THE journey reveals the failure of Maggie's dreams. It's mild failure, a dimming of hope and not a crushing defeat. But the bickering in her marriage and her husband's condescension have worn her down. Ira treats Maggie in a dismissive, if occasionally affectionate way. He sees her as flighty. Eventually Maggie can't help but doubt herself and to hope for vicarious happiness to escape a life that isn't what she hoped it would be.

And so she projects her dreams onto her son Jesse, a rock and roll singer who has failed at everything. Jesse's marriage to one of his groupies, Fiona, ended in divorce. But they had a daughter, named Leroy. During the time when Jesse's family were part of Maggie's life, they were everything to her. And when Fiona and Leroy fled, seven years before the novel opens, Maggie was left with an abandonment she cannot forget and a rift she is determined to mend.

The central conflict in the novel is between Maggie's efforts to force her version of happiness on her family and their resistance to her interfering. Maggie fools Jesse and Fiona into meeting again. As usual, Maggie paints things as she would like them to be rather than as they are. She expects others to accept her fantasy. Tyler continually impresses on us that Maggie's gratification lies in the possibility of re-uniting Jesse and Fiona, somehow giving them what she feels that they, and indirectly Maggie herself, deserve.

The love Maggie pretends exists between Jesse and Fiona reflects the hopes she had for her marriage to Ira. Maggie is caught between what she knows about herself and what her husband tells her she is. For Tyler, love is seeing yourself in your lover's eyes and assessing that version against the person you would like to be. The problem is that we invariably erect barriers to prevent ourselves from truly communicating and from being vulnerable.
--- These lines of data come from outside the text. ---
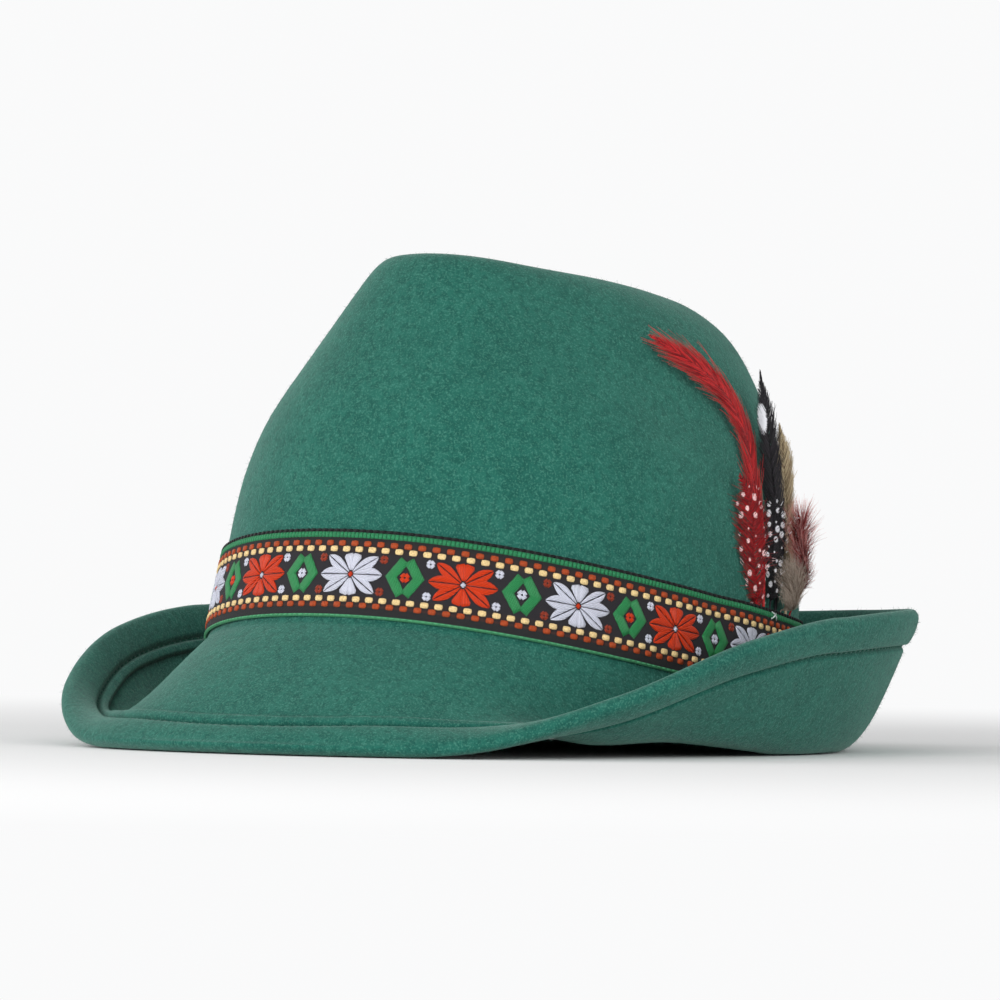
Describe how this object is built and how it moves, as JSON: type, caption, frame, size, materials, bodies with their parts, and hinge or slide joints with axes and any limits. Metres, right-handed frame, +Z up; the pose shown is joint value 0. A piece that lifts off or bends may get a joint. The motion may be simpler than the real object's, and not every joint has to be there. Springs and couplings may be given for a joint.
{
  "type": "tyrolean hat",
  "caption": "Green felt hat with a creased crown, a brim dipped in front and rolled up behind, a woven ribbon and a bunch of feathers.",
  "frame": {"origin": "centre of the hat's outline on the surface that it rests on", "axes": "+Z up, -Y out of the front of the hat, +X to the wearer's left, where the feathers are"},
  "size_m": [0.2492, 0.2812, 0.1525],
  "materials": {
    "felt_green": "wool felt, matt, fine mottled grain",
    "ribbon_woven": "woven ribbon with a traditional alpine flower pattern, slight satin sheen",
    "feather_red": "dyed hackle barbs, soft sheen",
    "feather_spotted_red": "dyed barbs with pale dots",
    "feather_black": "black barbs, faint gloss, one white patch",
    "feather_tan": "tan and cream barbs",
    "feather_spotted_dark": "dark barbs with white dots",
    "fluff_red": "loose red-black barbs with pale tips",
    "fluff_taupe": "loose taupe down"
  },
  "bodies": {
    "root": {"felt_body": "felt_green", "ribbon_band": "ribbon_woven", "hackle_red": "feather_red", "guinea_red": "feather_spotted_red", "feather_black": "feather_black", "feather_tan": "feather_tan", "guinea_dark": "feather_spotted_dark", "fluff_red": "fluff_red", "fluff_taupe": "fluff_taupe"}
  },
  "joints": []
}
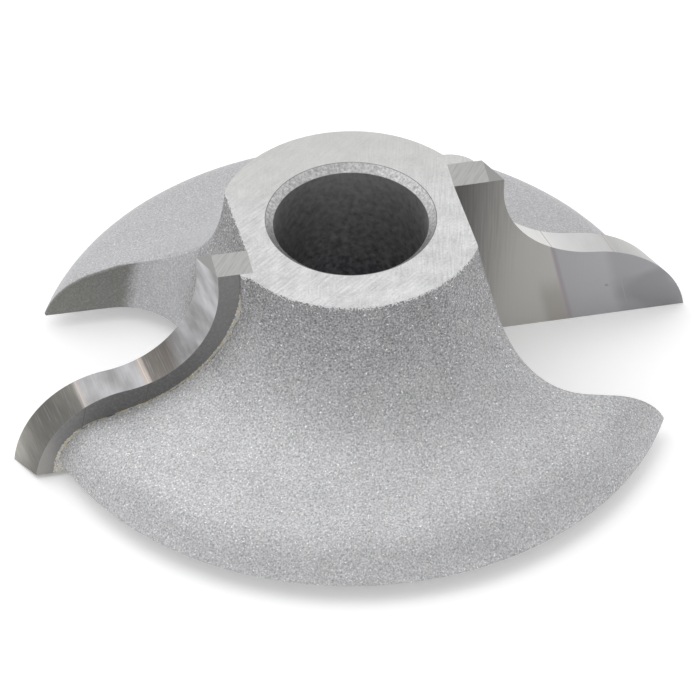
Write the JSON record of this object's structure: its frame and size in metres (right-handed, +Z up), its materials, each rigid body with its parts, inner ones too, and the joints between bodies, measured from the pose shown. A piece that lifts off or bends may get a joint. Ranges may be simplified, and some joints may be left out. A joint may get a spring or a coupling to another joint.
{
  "type": "shaper cutter",
  "caption": "Bored ogee moulding cutter for a spindle: flared blasted steel body with wings, each carrying a thick brazed cutting plate.",
  "frame": {"origin": "on the bore axis, at the lower clamping face", "axes": "+Z up the spindle axis towards the narrow end of the hub, +X outwards along the cutting face of wing a, whose cutting face looks to -Y"},
  "size_m": [0.1446, 0.132, 0.0444],
  "materials": {
    "blasted_steel": "grit-blasted, with ground clamping faces",
    "hard_alloy": "ground and lapped",
    "braze": "ground flush"
  },
  "bodies": {
    "root": {"cutter_body": "blasted_steel", "root_tip_a": "hard_alloy", "middle_tip_a": "hard_alloy", "outer_tip_a": "hard_alloy", "root_tip_b": "hard_alloy", "middle_tip_b": "hard_alloy", "outer_tip_b": "hard_alloy", "braze_a": "braze", "braze_b": "braze"}
  },
  "joints": []
}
IRA has depicted Maggie to herself as meddlesome and irresponsible. In doing so, he reinforces her worst attributes. Maggie's admiration of Ira, as well as her fear of his disapproval, also transforms Ira. By characterizing him as the strong one, Maggie not only makes herself weak but also insures that he will cultivate the infallibility she ascribes to him. After a quarter-century of marriage these two people become trapped in the selves they have generated for the other. And these representations, however appealing they may once have been, become inflexible, claustrophobic.

"She had so much to offer, if only someone would take it," Tyler writes, and Maggie is not shy about offering. Powerless in her own marriage, she attempts to control her son. Jesse responds to his mother's effusiveness with a combination of scorn and need, alternately damning her and making demands on her. Maggie's determination to help Jesse find happiness makes him incapable of finding it on his own.

Maggie, finally, lacks perspective on her own life. Though she feels that Ira attacks her, needles her, she nonetheless believes she has a marriage that is the envy of those around her. When she discovers it is not, she is dismayed. In the end her dreams have vanished, though she never noticed they were slipping away.

Although love is mostly a failure in the lives of the Moran family, Tyler's consistent empathy for her characters is a persuasive note of hope. We try, she seems to be saying, and though we may not always be able to do what we know is right, or overcome our pride, hope remains. If not for love, at least for understanding.